> _The request_: Write out the listing beneath this instruction in its entirety, exactly as it reads.

> _Information shown_:
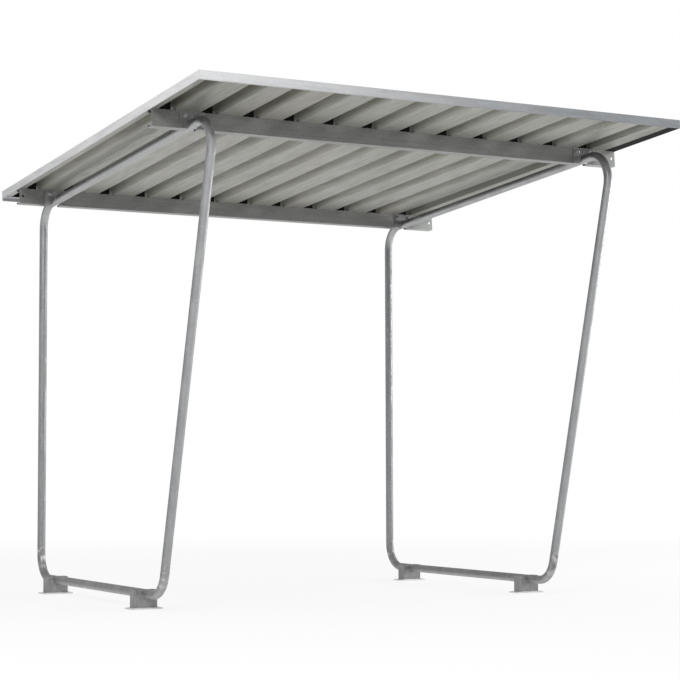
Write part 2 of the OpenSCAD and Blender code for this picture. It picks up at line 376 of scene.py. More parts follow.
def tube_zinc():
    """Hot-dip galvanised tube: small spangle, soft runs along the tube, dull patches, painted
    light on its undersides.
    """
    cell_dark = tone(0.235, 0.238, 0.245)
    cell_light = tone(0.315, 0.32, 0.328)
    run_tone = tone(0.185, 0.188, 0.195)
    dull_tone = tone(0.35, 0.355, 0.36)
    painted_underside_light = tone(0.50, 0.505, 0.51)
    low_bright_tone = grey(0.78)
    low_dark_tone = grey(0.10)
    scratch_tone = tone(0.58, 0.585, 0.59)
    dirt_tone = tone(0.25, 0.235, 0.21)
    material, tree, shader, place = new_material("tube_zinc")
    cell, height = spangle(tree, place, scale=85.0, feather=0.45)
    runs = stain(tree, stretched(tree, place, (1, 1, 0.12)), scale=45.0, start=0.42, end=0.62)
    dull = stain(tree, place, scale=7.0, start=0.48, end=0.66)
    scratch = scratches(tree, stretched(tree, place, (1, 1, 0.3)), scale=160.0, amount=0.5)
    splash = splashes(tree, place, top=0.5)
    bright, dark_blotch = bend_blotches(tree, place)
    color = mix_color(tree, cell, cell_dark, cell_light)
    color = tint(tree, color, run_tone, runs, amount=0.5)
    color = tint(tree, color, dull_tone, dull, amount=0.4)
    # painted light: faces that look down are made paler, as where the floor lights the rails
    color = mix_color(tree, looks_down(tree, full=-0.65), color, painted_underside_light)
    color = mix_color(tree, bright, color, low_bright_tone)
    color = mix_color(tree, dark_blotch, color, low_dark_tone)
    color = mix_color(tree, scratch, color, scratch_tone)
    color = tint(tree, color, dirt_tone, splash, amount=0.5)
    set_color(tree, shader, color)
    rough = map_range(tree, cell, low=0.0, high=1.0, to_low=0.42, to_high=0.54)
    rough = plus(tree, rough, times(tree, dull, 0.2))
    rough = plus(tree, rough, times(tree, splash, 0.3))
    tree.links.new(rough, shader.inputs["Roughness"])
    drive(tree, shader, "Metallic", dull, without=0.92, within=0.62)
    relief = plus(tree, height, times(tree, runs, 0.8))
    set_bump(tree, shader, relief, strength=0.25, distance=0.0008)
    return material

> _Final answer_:
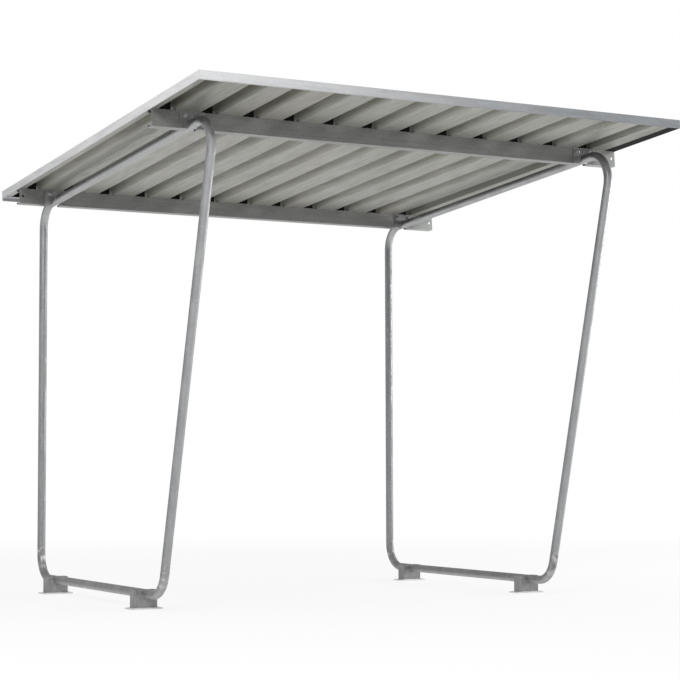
Write part 2 of the OpenSCAD and Blender code for this picture. It picks up at line 376 of scene.py. More parts follow.
def tube_zinc():
    """Hot-dip galvanised tube: small spangle, soft runs along the tube, dull patches, painted
    light on its undersides.
    """
    cell_dark = tone(0.235, 0.238, 0.245)
    cell_light = tone(0.315, 0.32, 0.328)
    run_tone = tone(0.185, 0.188, 0.195)
    dull_tone = tone(0.35, 0.355, 0.36)
    painted_underside_light = tone(0.50, 0.505, 0.51)
    low_bright_tone = grey(0.78)
    low_dark_tone = grey(0.10)
    scratch_tone = tone(0.58, 0.585, 0.59)
    dirt_tone = tone(0.25, 0.235, 0.21)
    material, tree, shader, place = new_material("tube_zinc")
    cell, height = spangle(tree, place, scale=85.0, feather=0.45)
    runs = stain(tree, stretched(tree, place, (1, 1, 0.12)), scale=45.0, start=0.42, end=0.62)
    dull = stain(tree, place, scale=7.0, start=0.48, end=0.66)
    scratch = scratches(tree, stretched(tree, place, (1, 1, 0.3)), scale=160.0, amount=0.5)
    splash = splashes(tree, place, top=0.5)
    bright, dark_blotch = bend_blotches(tree, place)
    color = mix_color(tree, cell, cell_dark, cell_light)
    color = tint(tree, color, run_tone, runs, amount=0.5)
    color = tint(tree, color, dull_tone, dull, amount=0.4)
    # painted light: faces that look down are made paler, as where the floor lights the rails
    color = mix_color(tree, looks_down(tree, full=-0.65), color, painted_underside_light)
    color = mix_color(tree, bright, color, low_bright_tone)
    color = mix_color(tree, dark_blotch, color, low_dark_tone)
    color = mix_color(tree, scratch, color, scratch_tone)
    color = tint(tree, color, dirt_tone, splash, amount=0.5)
    set_color(tree, shader, color)
    rough = map_range(tree, cell, low=0.0, high=1.0, to_low=0.42, to_high=0.54)
    rough = plus(tree, rough, times(tree, dull, 0.2))
    rough = plus(tree, rough, times(tree, splash, 0.3))
    tree.links.new(rough, shader.inputs["Roughness"])
    drive(tree, shader, "Metallic", dull, without=0.92, within=0.62)
    relief = plus(tree, height, times(tree, runs, 0.8))
    set_bump(tree, shader, relief, strength=0.25, distance=0.0008)
    return material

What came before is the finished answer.